The place-names are from Adam Watson’s collections: The
Place Names of Upper Deeside (1984) compiled with Elizabeth Allan; the follow-up, Place-names in Much of North-east Scotland (2013); and a recent
collaboration with Ian Murray, Place Name
Discoveries on Upper Deeside and the far Highlands (2015). That
we have so many names available to us for this fascinating region, where
Gaelic, Scots, Pictish and English inter-mingle, is largely down to the
diligence of Adam, his collaborators, and informants.

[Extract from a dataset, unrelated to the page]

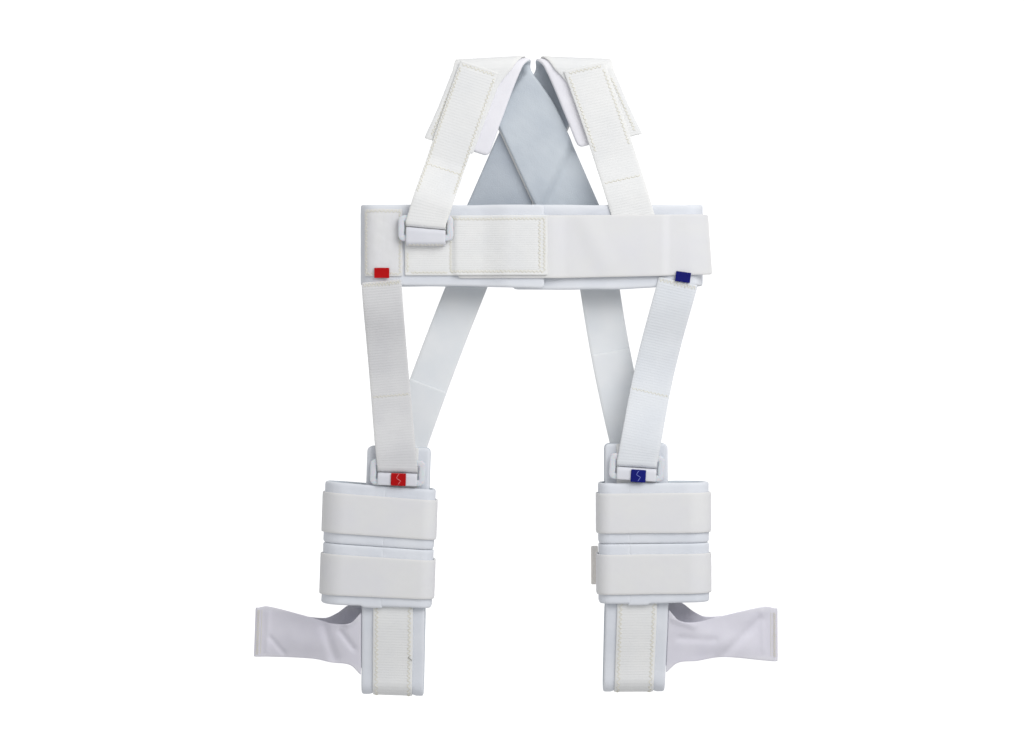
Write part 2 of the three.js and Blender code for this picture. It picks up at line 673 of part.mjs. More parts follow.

Adam’s name collections make
a significant contribution to Scottish folk-culture. They total over 7,000
place-names covering almost every field, ruined croft, shieling, hill, corrie,
burn, and wood, gathered from 260 local people. The names are commonsense and, occasionally,
mytho-poetic; they convey ways of seeing and preferred formulations. In adding
a sub-stratum to the Ordnance Survey they offer a radical class based
‘eco-poetic’ alternative to Landranger and
Explorer maps. This perspective on the landscape has a contribution to make in terms of current land
use debates – the movement initiated by Frank Fraser Darling, maintained by
Adam Watson and Dick Balharry, and re-ignited by Andy Whightman – they have
always combined a social and ecological perspective. They also offer a new path
for eco-poetics, and add to what I like to call the hutopian movement, and
place-aware walking – a term I coined for this project. In other words, they
belong within that renewal of interest in the wild, innovative mapping, foraging,
marginal gardening, and the blending of commons and crafting. The blogs will
touch on these, along with more traditional practices, like stalking, hiking
and climbing – always by way of names.
Compare the level of coverage these
place-names provide with the paucity of today’s automobile-centric maps, and Google-Earth, which impoverish place-names
and represents the non-urban landscape as a beige desert or wood of a green no
leaf has borne.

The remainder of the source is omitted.